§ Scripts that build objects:
--*--
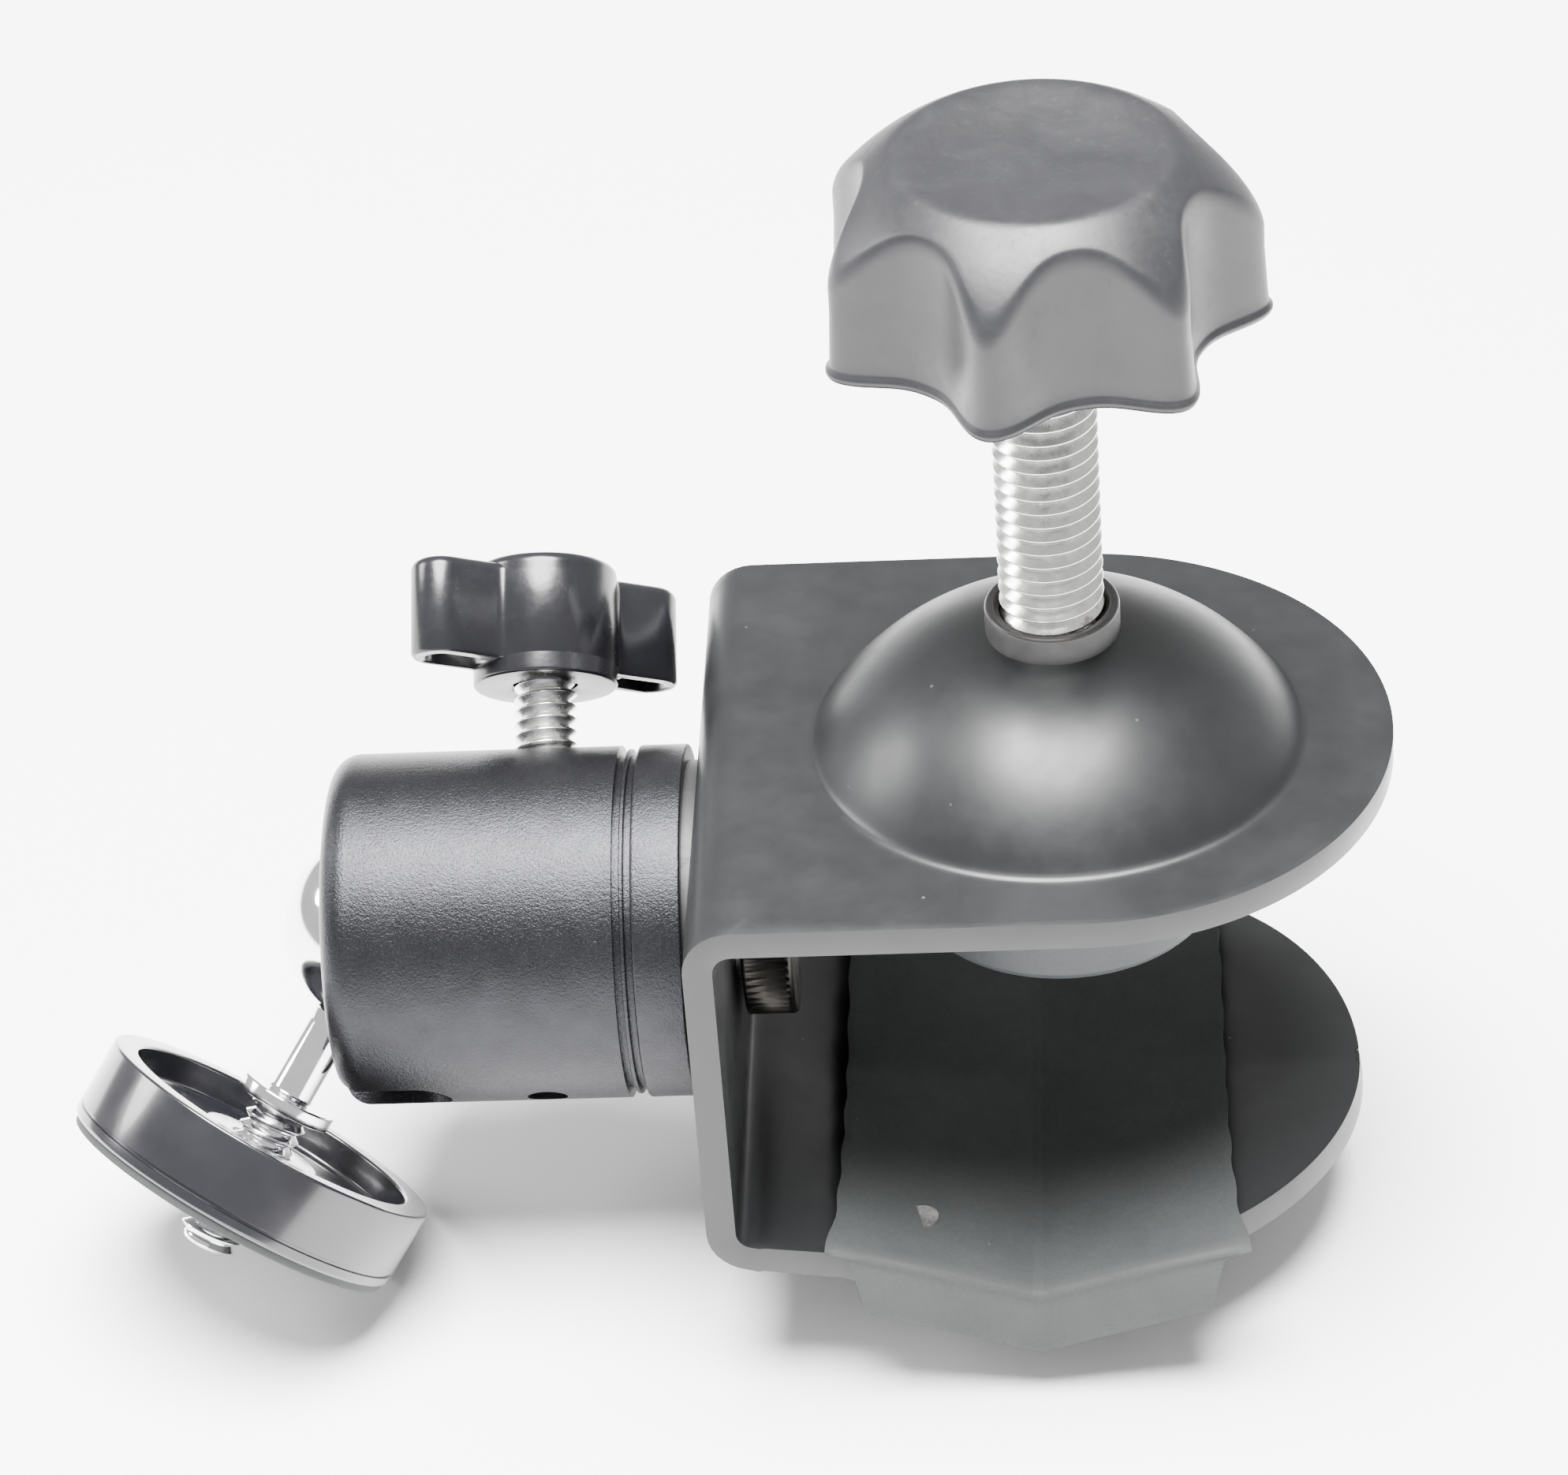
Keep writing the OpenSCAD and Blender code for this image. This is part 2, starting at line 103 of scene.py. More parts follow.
# ---------------------------------------------------------------- mesh helpers
def make(name, points, faces, place=None, sharp=38.0):
    """A mesh object from points in millimetres. Edges bent by more than sharp degrees stay crisp."""
    mesh = bpy.data.meshes.new(name)
    place = place or Matrix.Identity(4)
    mesh.from_pydata([(place @ Vector(p)) * MM for p in points], [], faces)
    bm = bmesh.new()
    bm.from_mesh(mesh)
    bmesh.ops.remove_doubles(bm, verts=bm.verts, dist=2e-6)
    bmesh.ops.dissolve_degenerate(bm, dist=1e-6, edges=bm.edges)
    bmesh.ops.recalc_face_normals(bm, faces=bm.faces)
    bm.to_mesh(mesh)
    bm.free()
    piece = bpy.data.objects.new(name, mesh)
    bpy.context.scene.collection.objects.link(piece)
    crisp(piece, sharp)
    return piece


def ring_faces(rows, count, closed=False):
    """Faces between rings of count points. closed joins the last ring to the first."""
    faces = []
    for i in range(rows if closed else rows - 1):
        for k in range(count):
            j, m = (i + 1) % rows, (k + 1) % count
            faces.append((i * count + k, i * count + m, j * count + m, j * count + k))
    return faces


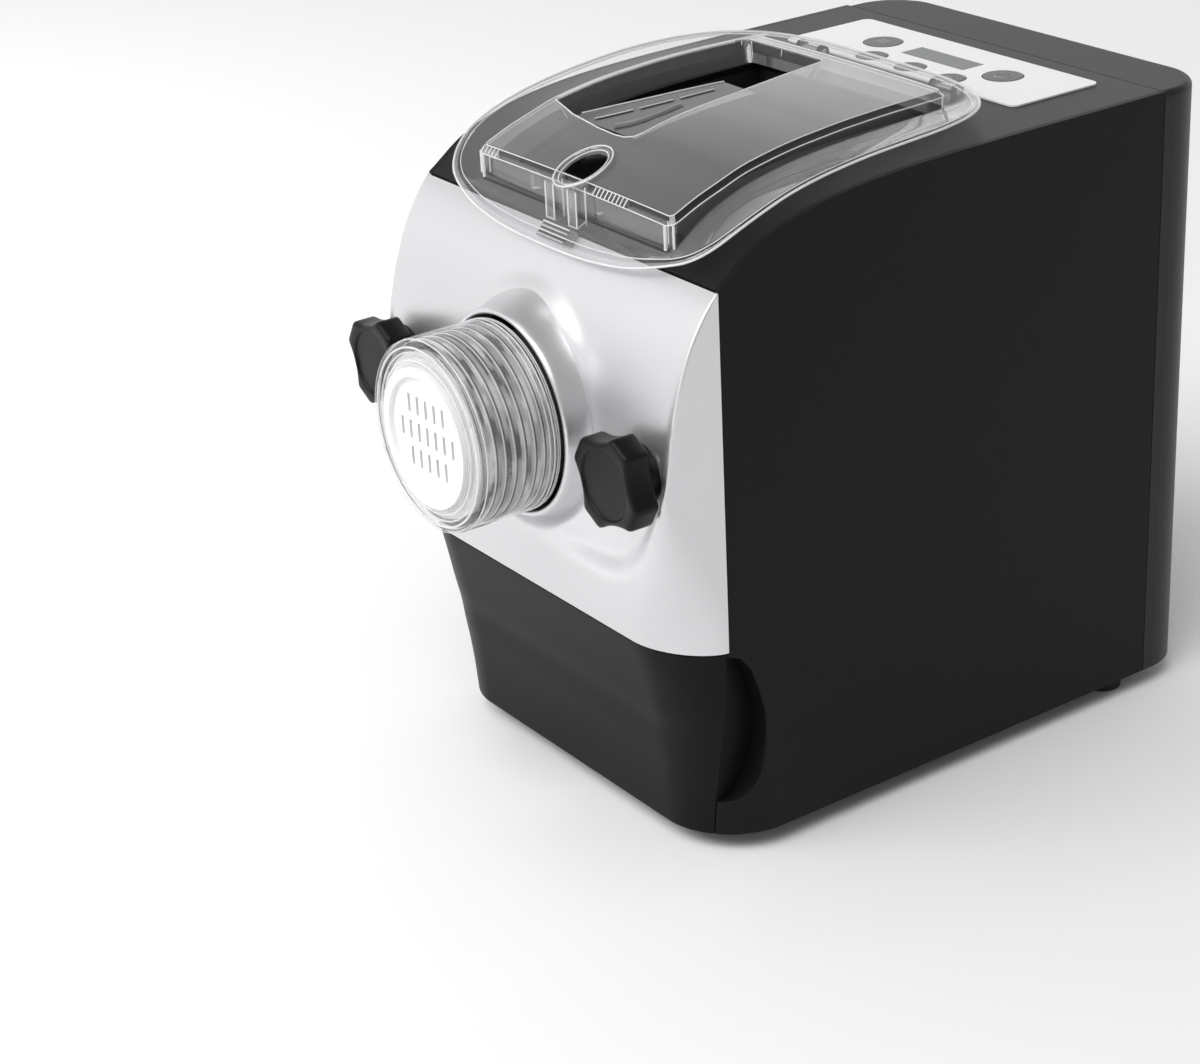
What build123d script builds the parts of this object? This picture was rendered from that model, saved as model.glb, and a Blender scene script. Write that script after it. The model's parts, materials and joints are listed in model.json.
--*--
§ Exercise instructions: Give an exact repetition of all the material.

§ Solution:
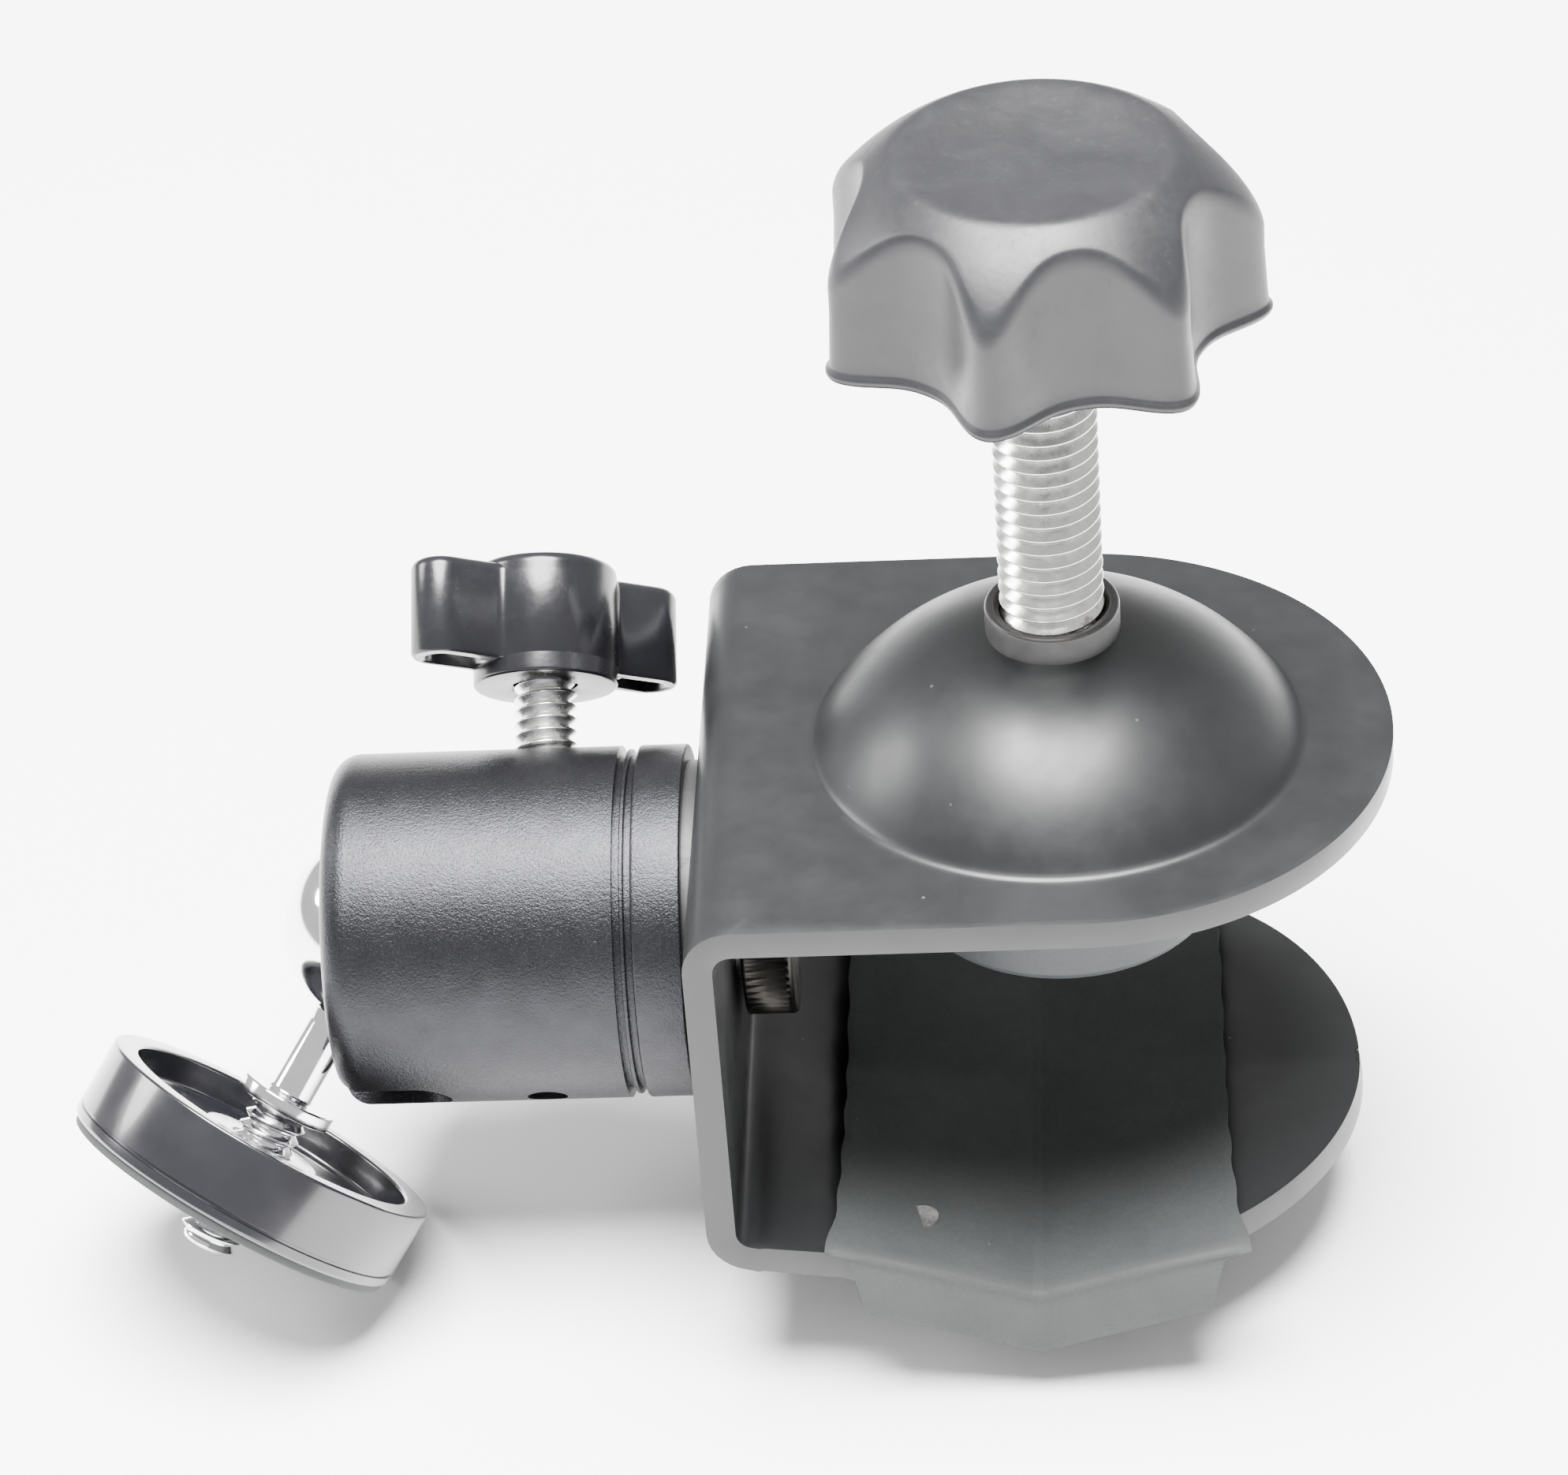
Keep writing the OpenSCAD and Blender code for this image. This is part 2, starting at line 103 of scene.py. More parts follow.
# ---------------------------------------------------------------- mesh helpers
def make(name, points, faces, place=None, sharp=38.0):
    """A mesh object from points in millimetres. Edges bent by more than sharp degrees stay crisp."""
    mesh = bpy.data.meshes.new(name)
    place = place or Matrix.Identity(4)
    mesh.from_pydata([(place @ Vector(p)) * MM for p in points], [], faces)
    bm = bmesh.new()
    bm.from_mesh(mesh)
    bmesh.ops.remove_doubles(bm, verts=bm.verts, dist=2e-6)
    bmesh.ops.dissolve_degenerate(bm, dist=1e-6, edges=bm.edges)
    bmesh.ops.recalc_face_normals(bm, faces=bm.faces)
    bm.to_mesh(mesh)
    bm.free()
    piece = bpy.data.objects.new(name, mesh)
    bpy.context.scene.collection.objects.link(piece)
    crisp(piece, sharp)
    return piece


def ring_faces(rows, count, closed=False):
    """Faces between rings of count points. closed joins the last ring to the first."""
    faces = []
    for i in range(rows if closed else rows - 1):
        for k in range(count):
            j, m = (i + 1) % rows, (k + 1) % count
            faces.append((i * count + k, i * count + m, j * count + m, j * count + k))
    return faces


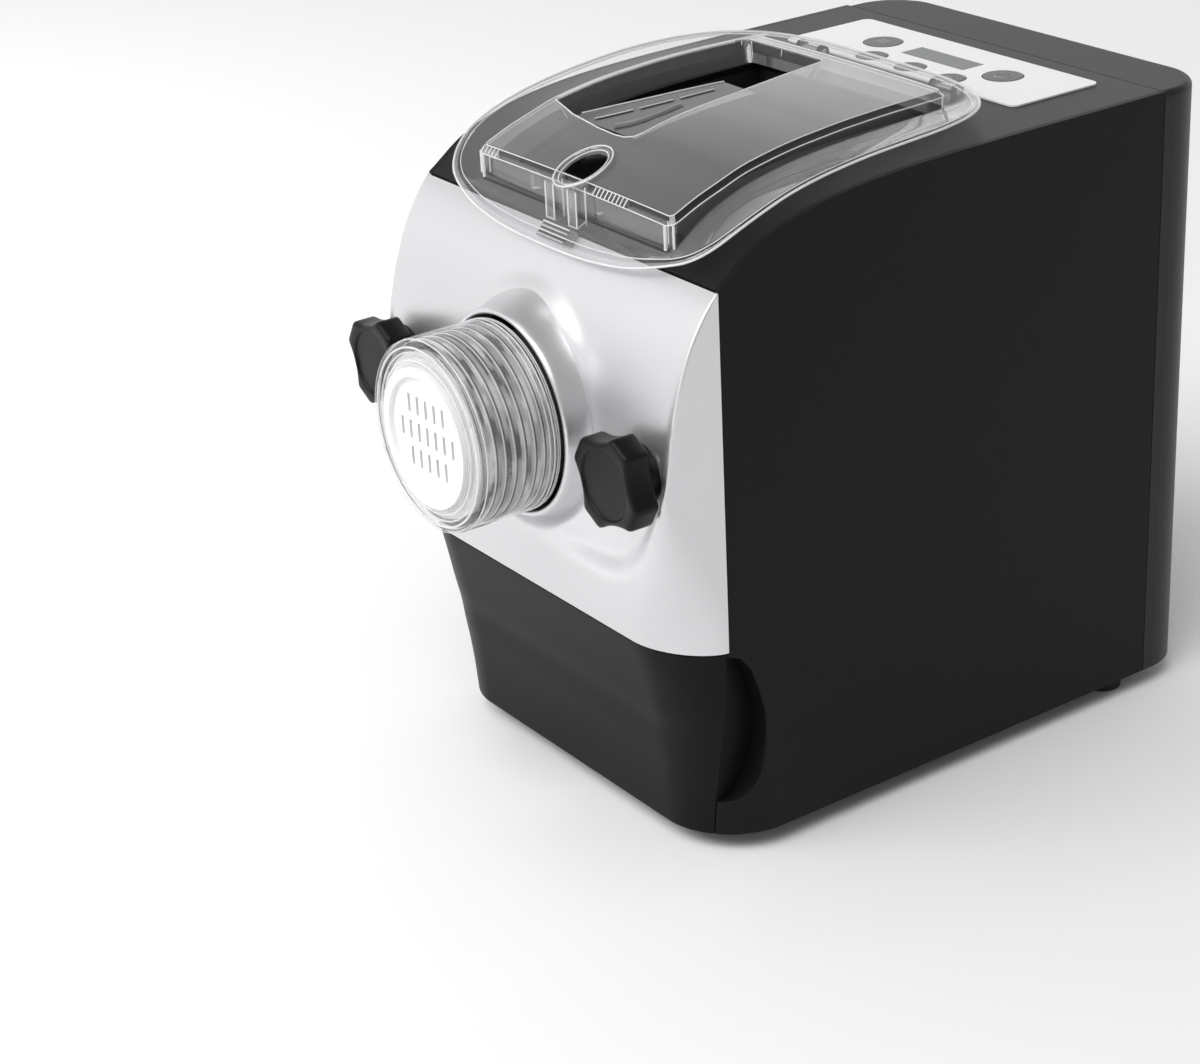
What build123d script builds the parts of this object? This picture was rendered from that model, saved as model.glb, and a Blender scene script. Write that script after it. The model's parts, materials and joints are listed in model.json.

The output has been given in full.